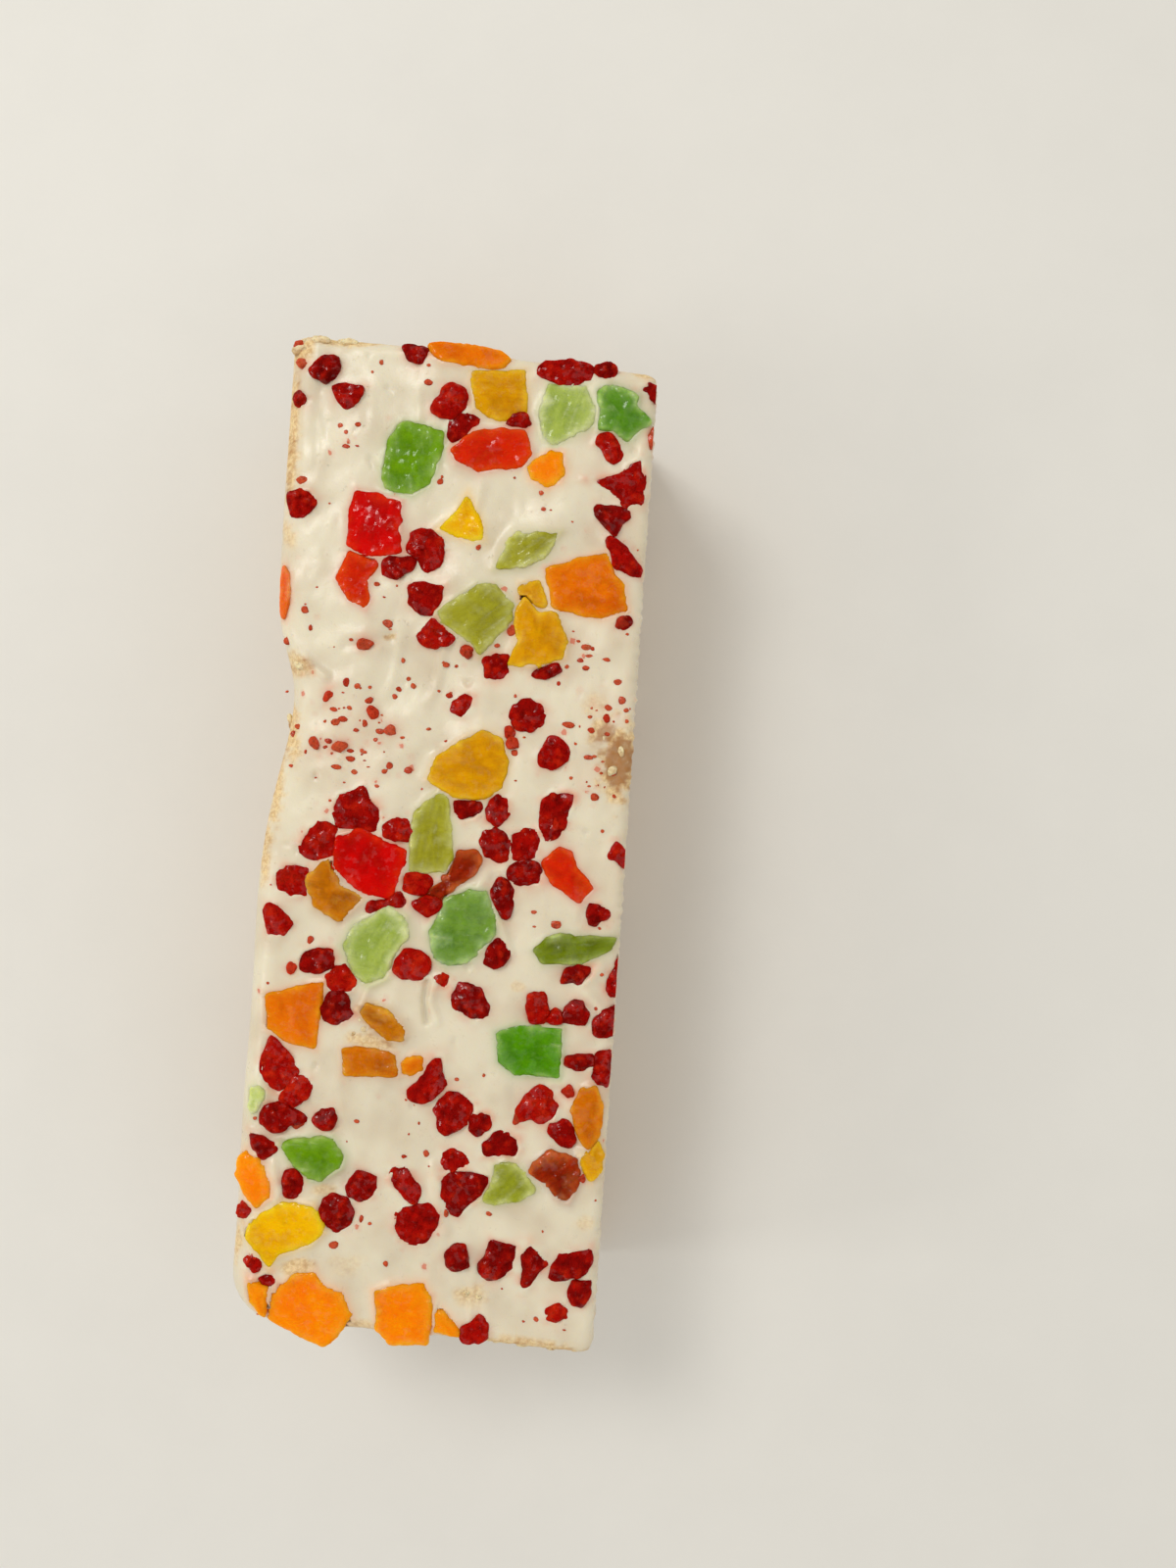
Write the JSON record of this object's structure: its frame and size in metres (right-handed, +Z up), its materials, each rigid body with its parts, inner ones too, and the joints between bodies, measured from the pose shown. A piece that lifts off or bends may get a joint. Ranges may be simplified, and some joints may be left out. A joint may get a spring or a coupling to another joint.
{
  "type": "sachima bar",
  "caption": "Bar of puffed fried dough strands under a marshmallow layer set with candied fruit pieces and dark red berry crumbs.",
  "frame": {"origin": "middle of the bar's footprint, on its flat base", "axes": "+Z up out of the marshmallow layer, +Y along the bar towards its far cut end, +X across it"},
  "size_m": [0.0383, 0.1034, 0.0279],
  "materials": {
    "dough": "puffed fried egg dough, matt with a thin syrup shine",
    "marshmallow": "cream white, soft satin, slightly translucent",
    "orange": "candied, translucent, moist",
    "yellow": "candied, translucent, moist",
    "green": "candied, translucent, moist",
    "lime": "candied, translucent, moist",
    "red": "candied, translucent, moist",
    "berry": "dark red dried berry, rough and sticky"
  },
  "bodies": {
    "root": {"dough_block": "dough", "marshmallow_top": "marshmallow", "orange_1": "orange", "yellow_1": "yellow", "lime_1": "lime", "green_1": "green", "green_2": "green", "red_1": "red", "orange_2": "orange", "red_2": "red", "red_3": "red", "yellow_2": "yellow", "lime_2": "lime", "orange_3": "orange", "yellow_4": "yellow", "yellow_3": "yellow", "lime_3": "lime", "red_4": "red", "yellow_5": "yellow", "lime_4": "lime", "red_5": "red", "yellow_6": "yellow", "lime_5": "lime", "green_3": "green", "red_6": "red", "green_4": "green", "berry_1": "berry", "orange_4": "orange", "yellow_7": "yellow", "orange_5": "orange", "orange_6": "orange", "green_5": "green", "lime_6": "lime", "green_6": "green", "orange_7": "orange", "yellow_8": "yellow", "berry_2": "berry", "lime_7": "lime", "orange_8": "orange", "yellow_9": "yellow", "orange_9": "orange", "orange_10": "orange", "orange_11": "orange", "orange_12": "orange"}
  },
  "joints": []
}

■ WORK TO DO: Find each line holding the word "materials" and copy it.

■ TASK SOLUTION:
Write the JSON record of this object's structure: its frame and size in metres (right-handed, +Z up), its materials, each rigid body with its parts, inner ones too, and the joints between bodies, measured from the pose shown. A piece that lifts off or bends may get a joint. Ranges may be simplified, and some joints may be left out. A joint may get a spring or a coupling to another joint.
  "materials": {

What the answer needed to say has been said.